See image — Aromatic Hydrocarbons Chemistry Question

💡 Solution & Explanation

Step 1 - Identify compound (A): Aniline (Ph-NH2) reacts with 2 moles of CH3Cl (methylating agent) to give N,N-dimethylaniline (Ph-N(CH3)2). This is a straightforward N-alkylation: the first mole of CH3Cl methylates NH2 to NHCH3, and the second mole methylates it further to N(CH3)2. Step 2 - Identify compound (B) - Coupling reaction: N,N-dimethylaniline undergoes electrophilic aromatic substitution (azo coupling) with benzene diazonium chloride (Ph-N2Cl). The diazonium ion is a weak electrophile, so it couples preferentially with activated aromatic rings (those bearing electron-donating groups). Step 3 - Regioselectivity of azo coupling: In N,N-dimethylaniline, the -N(CH3)2 group is a strong para-director. The diazonium electrophile attacks predominantly at the para position relative to the -N(CH3)2 group. This gives 4-(dimethylamino)azobenzene, i.e., a benzene ring bearing -N(CH3)2 at one end and -N=N-Ph at the para position.
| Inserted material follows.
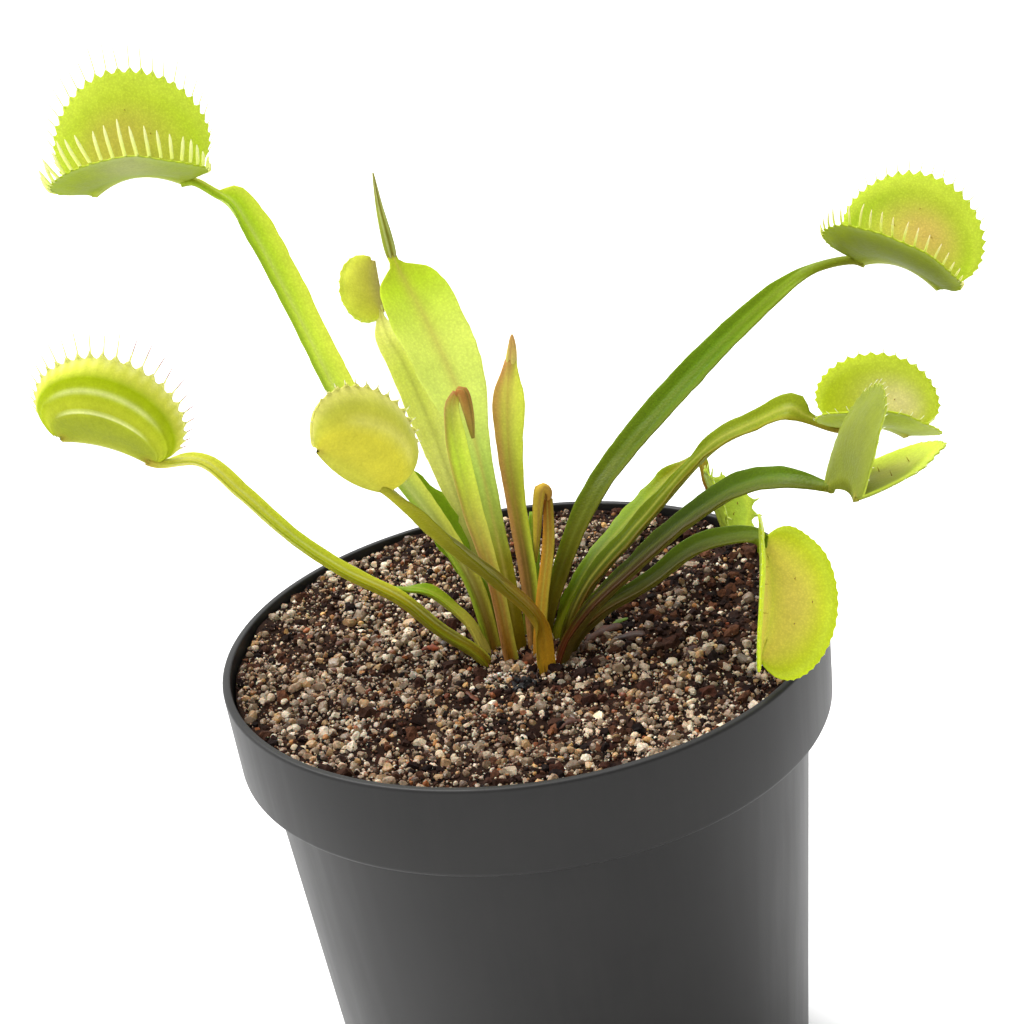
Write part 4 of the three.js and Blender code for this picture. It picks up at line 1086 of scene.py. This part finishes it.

Step 4 - Butter Yellow: The product is known commercially as 'Butter Yellow' (p-dimethylaminoazobenzene), which is Ph-N=N-C6H4-N(CH3)2 (para substitution). This corresponds exactly to option (c): a benzene ring with N(Me)2 at one position and N=N-Ph at the para position. Step 5 - Elimination of other options: (a) Shows ortho coupling product - not the major product; para is strongly preferred. (b) Shows an additional methyl on the ring, which is not present in the product. (d) Shows an incorrect ionic/triazene-type structure, not the azo dye product. Therefore, the correct answer is C.